■ The exercise:
Restate every entry word for word.

■ Data rows:
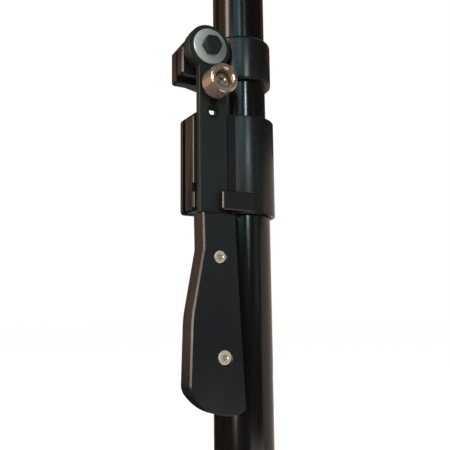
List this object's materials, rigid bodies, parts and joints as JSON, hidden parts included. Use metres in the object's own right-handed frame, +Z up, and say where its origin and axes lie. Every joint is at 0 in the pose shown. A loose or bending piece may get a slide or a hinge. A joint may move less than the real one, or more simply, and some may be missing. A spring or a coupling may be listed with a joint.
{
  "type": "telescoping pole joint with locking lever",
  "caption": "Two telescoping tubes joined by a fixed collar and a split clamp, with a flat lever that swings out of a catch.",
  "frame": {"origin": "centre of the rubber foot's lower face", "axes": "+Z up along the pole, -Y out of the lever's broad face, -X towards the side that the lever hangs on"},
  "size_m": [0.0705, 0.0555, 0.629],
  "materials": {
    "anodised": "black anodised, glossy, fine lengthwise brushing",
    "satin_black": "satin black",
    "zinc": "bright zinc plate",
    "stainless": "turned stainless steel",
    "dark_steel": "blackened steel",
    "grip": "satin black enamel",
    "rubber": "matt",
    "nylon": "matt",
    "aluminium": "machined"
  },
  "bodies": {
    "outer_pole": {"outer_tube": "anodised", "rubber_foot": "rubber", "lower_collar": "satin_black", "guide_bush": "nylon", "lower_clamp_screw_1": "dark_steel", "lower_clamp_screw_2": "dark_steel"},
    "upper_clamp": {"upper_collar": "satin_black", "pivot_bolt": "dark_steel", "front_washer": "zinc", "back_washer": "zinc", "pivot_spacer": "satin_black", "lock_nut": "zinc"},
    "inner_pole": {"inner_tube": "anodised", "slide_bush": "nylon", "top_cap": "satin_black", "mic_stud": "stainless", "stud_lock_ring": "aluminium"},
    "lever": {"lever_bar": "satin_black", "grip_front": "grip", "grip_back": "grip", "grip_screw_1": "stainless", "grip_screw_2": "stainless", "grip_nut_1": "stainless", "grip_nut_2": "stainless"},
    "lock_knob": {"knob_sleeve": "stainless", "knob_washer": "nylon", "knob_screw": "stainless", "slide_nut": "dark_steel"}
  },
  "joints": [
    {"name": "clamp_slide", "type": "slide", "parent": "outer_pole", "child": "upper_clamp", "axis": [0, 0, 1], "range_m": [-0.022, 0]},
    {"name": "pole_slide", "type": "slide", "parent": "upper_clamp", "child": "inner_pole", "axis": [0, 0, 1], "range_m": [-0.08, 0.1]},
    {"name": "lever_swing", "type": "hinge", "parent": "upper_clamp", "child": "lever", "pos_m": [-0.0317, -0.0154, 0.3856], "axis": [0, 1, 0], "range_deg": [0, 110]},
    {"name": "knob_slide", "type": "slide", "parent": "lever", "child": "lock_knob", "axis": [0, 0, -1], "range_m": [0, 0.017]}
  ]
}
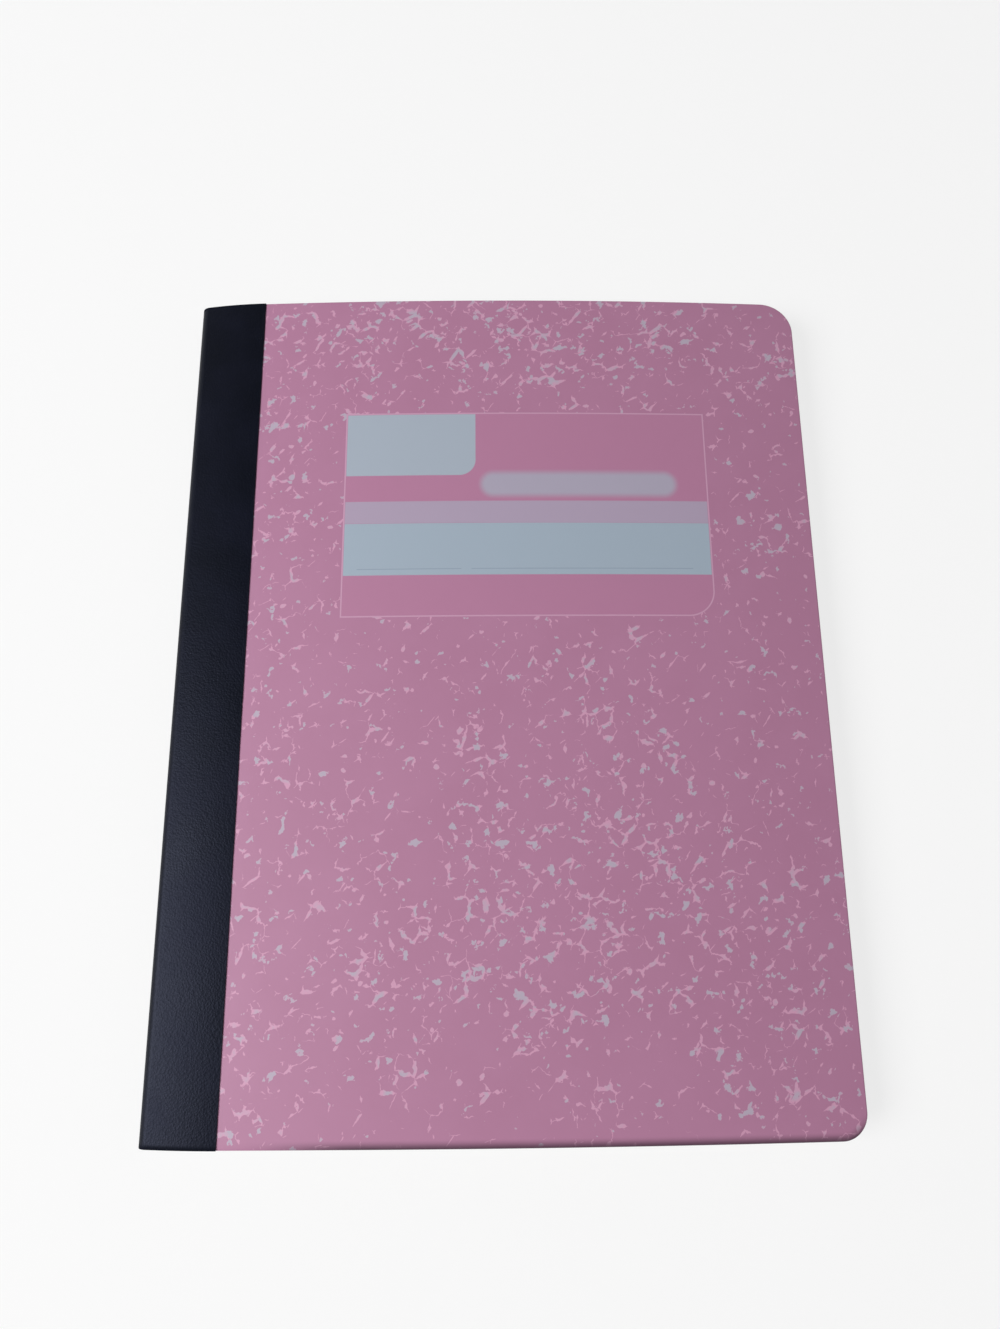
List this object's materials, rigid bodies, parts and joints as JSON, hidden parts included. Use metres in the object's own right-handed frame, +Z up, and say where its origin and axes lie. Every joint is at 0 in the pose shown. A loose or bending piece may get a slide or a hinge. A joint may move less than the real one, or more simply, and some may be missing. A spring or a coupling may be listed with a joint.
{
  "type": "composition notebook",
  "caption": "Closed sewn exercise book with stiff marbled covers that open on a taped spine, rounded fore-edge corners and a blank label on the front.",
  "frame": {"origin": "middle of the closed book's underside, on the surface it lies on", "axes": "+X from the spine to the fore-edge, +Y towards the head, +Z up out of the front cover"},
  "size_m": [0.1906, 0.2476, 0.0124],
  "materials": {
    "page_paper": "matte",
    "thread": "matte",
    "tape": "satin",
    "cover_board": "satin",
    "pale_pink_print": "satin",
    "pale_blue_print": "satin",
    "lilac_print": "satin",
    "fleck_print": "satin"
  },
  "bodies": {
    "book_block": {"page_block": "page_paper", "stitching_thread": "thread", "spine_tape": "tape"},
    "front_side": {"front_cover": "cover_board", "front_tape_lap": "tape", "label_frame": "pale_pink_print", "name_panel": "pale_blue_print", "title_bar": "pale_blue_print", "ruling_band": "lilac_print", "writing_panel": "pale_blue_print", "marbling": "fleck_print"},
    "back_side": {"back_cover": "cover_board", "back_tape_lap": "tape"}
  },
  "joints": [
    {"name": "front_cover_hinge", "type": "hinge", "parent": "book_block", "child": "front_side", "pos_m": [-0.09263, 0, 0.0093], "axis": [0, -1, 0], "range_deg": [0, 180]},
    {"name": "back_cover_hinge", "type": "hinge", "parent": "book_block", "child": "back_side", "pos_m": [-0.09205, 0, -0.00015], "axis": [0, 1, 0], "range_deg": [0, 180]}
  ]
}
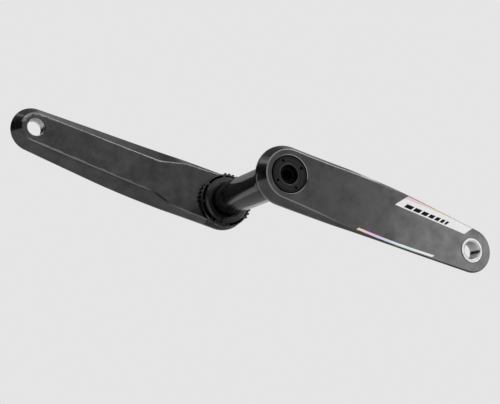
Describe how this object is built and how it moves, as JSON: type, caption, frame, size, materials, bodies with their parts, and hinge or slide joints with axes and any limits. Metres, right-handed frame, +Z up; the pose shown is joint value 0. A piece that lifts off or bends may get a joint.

■ Reply:
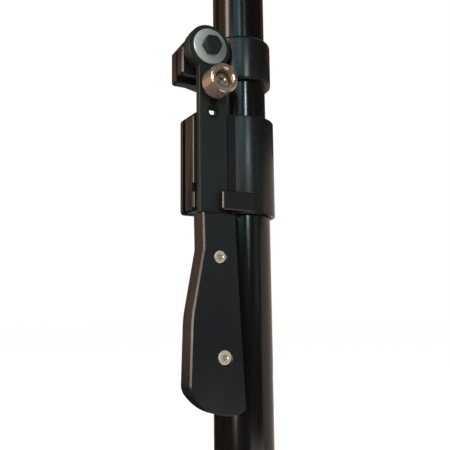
List this object's materials, rigid bodies, parts and joints as JSON, hidden parts included. Use metres in the object's own right-handed frame, +Z up, and say where its origin and axes lie. Every joint is at 0 in the pose shown. A loose or bending piece may get a slide or a hinge. A joint may move less than the real one, or more simply, and some may be missing. A spring or a coupling may be listed with a joint.
{
  "type": "telescoping pole joint with locking lever",
  "caption": "Two telescoping tubes joined by a fixed collar and a split clamp, with a flat lever that swings out of a catch.",
  "frame": {"origin": "centre of the rubber foot's lower face", "axes": "+Z up along the pole, -Y out of the lever's broad face, -X towards the side that the lever hangs on"},
  "size_m": [0.0705, 0.0555, 0.629],
  "materials": {
    "anodised": "black anodised, glossy, fine lengthwise brushing",
    "satin_black": "satin black",
    "zinc": "bright zinc plate",
    "stainless": "turned stainless steel",
    "dark_steel": "blackened steel",
    "grip": "satin black enamel",
    "rubber": "matt",
    "nylon": "matt",
    "aluminium": "machined"
  },
  "bodies": {
    "outer_pole": {"outer_tube": "anodised", "rubber_foot": "rubber", "lower_collar": "satin_black", "guide_bush": "nylon", "lower_clamp_screw_1": "dark_steel", "lower_clamp_screw_2": "dark_steel"},
    "upper_clamp": {"upper_collar": "satin_black", "pivot_bolt": "dark_steel", "front_washer": "zinc", "back_washer": "zinc", "pivot_spacer": "satin_black", "lock_nut": "zinc"},
    "inner_pole": {"inner_tube": "anodised", "slide_bush": "nylon", "top_cap": "satin_black", "mic_stud": "stainless", "stud_lock_ring": "aluminium"},
    "lever": {"lever_bar": "satin_black", "grip_front": "grip", "grip_back": "grip", "grip_screw_1": "stainless", "grip_screw_2": "stainless", "grip_nut_1": "stainless", "grip_nut_2": "stainless"},
    "lock_knob": {"knob_sleeve": "stainless", "knob_washer": "nylon", "knob_screw": "stainless", "slide_nut": "dark_steel"}
  },
  "joints": [
    {"name": "clamp_slide", "type": "slide", "parent": "outer_pole", "child": "upper_clamp", "axis": [0, 0, 1], "range_m": [-0.022, 0]},
    {"name": "pole_slide", "type": "slide", "parent": "upper_clamp", "child": "inner_pole", "axis": [0, 0, 1], "range_m": [-0.08, 0.1]},
    {"name": "lever_swing", "type": "hinge", "parent": "upper_clamp", "child": "lever", "pos_m": [-0.0317, -0.0154, 0.3856], "axis": [0, 1, 0], "range_deg": [0, 110]},
    {"name": "knob_slide", "type": "slide", "parent": "lever", "child": "lock_knob", "axis": [0, 0, -1], "range_m": [0, 0.017]}
  ]
}
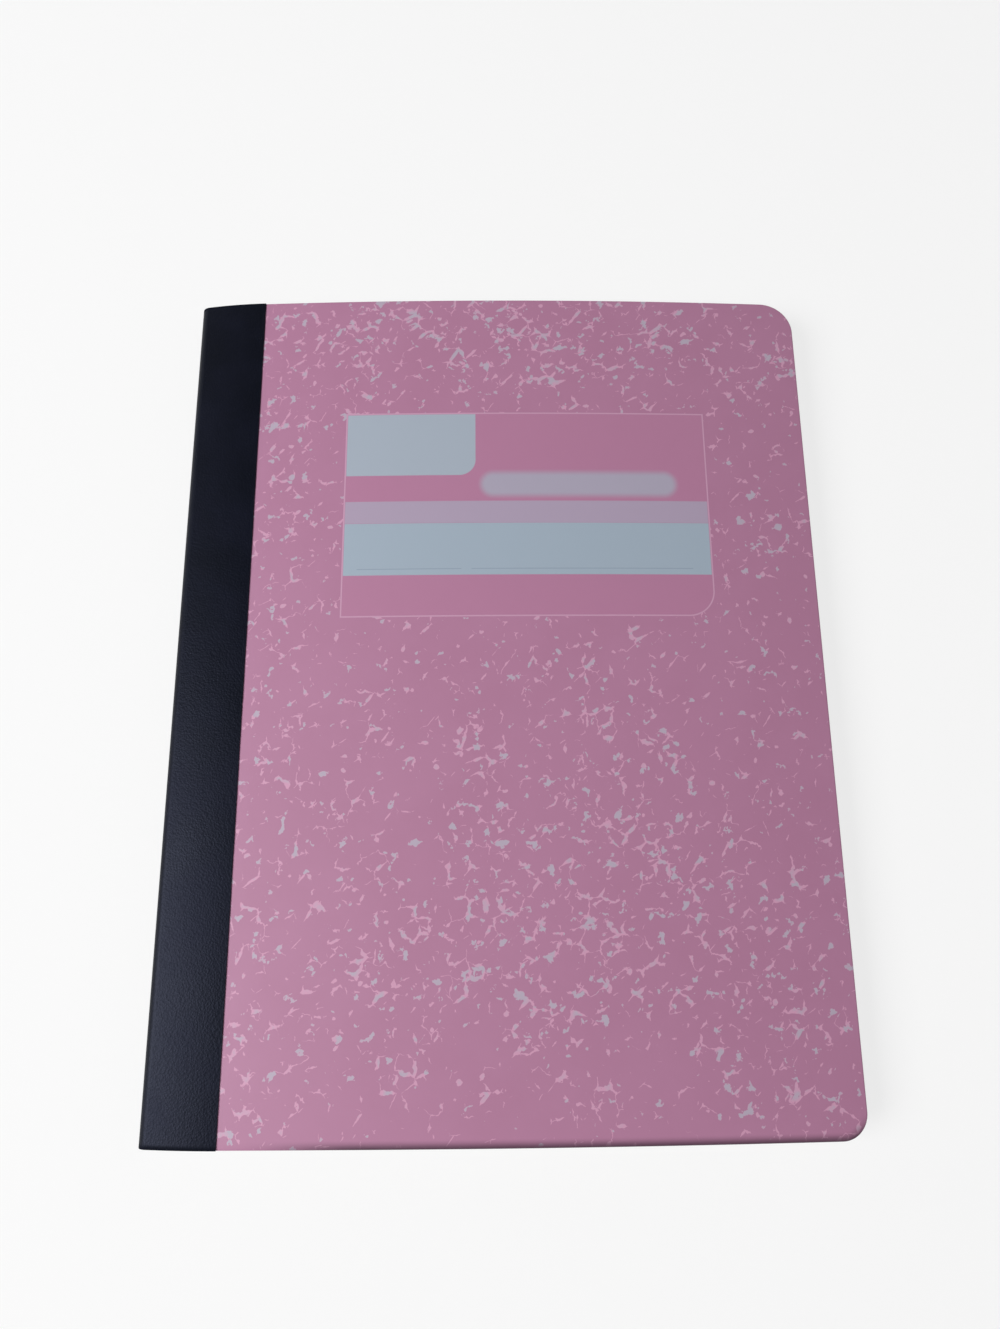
List this object's materials, rigid bodies, parts and joints as JSON, hidden parts included. Use metres in the object's own right-handed frame, +Z up, and say where its origin and axes lie. Every joint is at 0 in the pose shown. A loose or bending piece may get a slide or a hinge. A joint may move less than the real one, or more simply, and some may be missing. A spring or a coupling may be listed with a joint.
{
  "type": "composition notebook",
  "caption": "Closed sewn exercise book with stiff marbled covers that open on a taped spine, rounded fore-edge corners and a blank label on the front.",
  "frame": {"origin": "middle of the closed book's underside, on the surface it lies on", "axes": "+X from the spine to the fore-edge, +Y towards the head, +Z up out of the front cover"},
  "size_m": [0.1906, 0.2476, 0.0124],
  "materials": {
    "page_paper": "matte",
    "thread": "matte",
    "tape": "satin",
    "cover_board": "satin",
    "pale_pink_print": "satin",
    "pale_blue_print": "satin",
    "lilac_print": "satin",
    "fleck_print": "satin"
  },
  "bodies": {
    "book_block": {"page_block": "page_paper", "stitching_thread": "thread", "spine_tape": "tape"},
    "front_side": {"front_cover": "cover_board", "front_tape_lap": "tape", "label_frame": "pale_pink_print", "name_panel": "pale_blue_print", "title_bar": "pale_blue_print", "ruling_band": "lilac_print", "writing_panel": "pale_blue_print", "marbling": "fleck_print"},
    "back_side": {"back_cover": "cover_board", "back_tape_lap": "tape"}
  },
  "joints": [
    {"name": "front_cover_hinge", "type": "hinge", "parent": "book_block", "child": "front_side", "pos_m": [-0.09263, 0, 0.0093], "axis": [0, -1, 0], "range_deg": [0, 180]},
    {"name": "back_cover_hinge", "type": "hinge", "parent": "book_block", "child": "back_side", "pos_m": [-0.09205, 0, -0.00015], "axis": [0, 1, 0], "range_deg": [0, 180]}
  ]
}
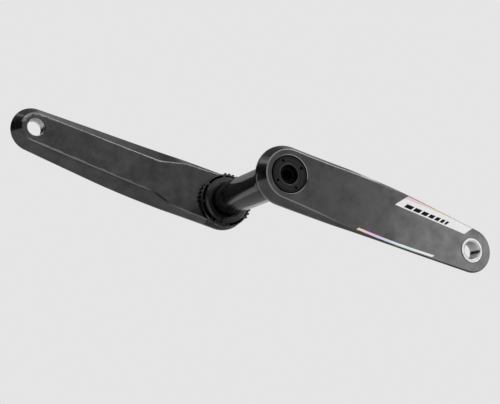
Describe how this object is built and how it moves, as JSON: type, caption, frame, size, materials, bodies with their parts, and hinge or slide joints with axes and any limits. Metres, right-handed frame, +Z up; the pose shown is joint value 0. A piece that lifts off or bends may get a joint.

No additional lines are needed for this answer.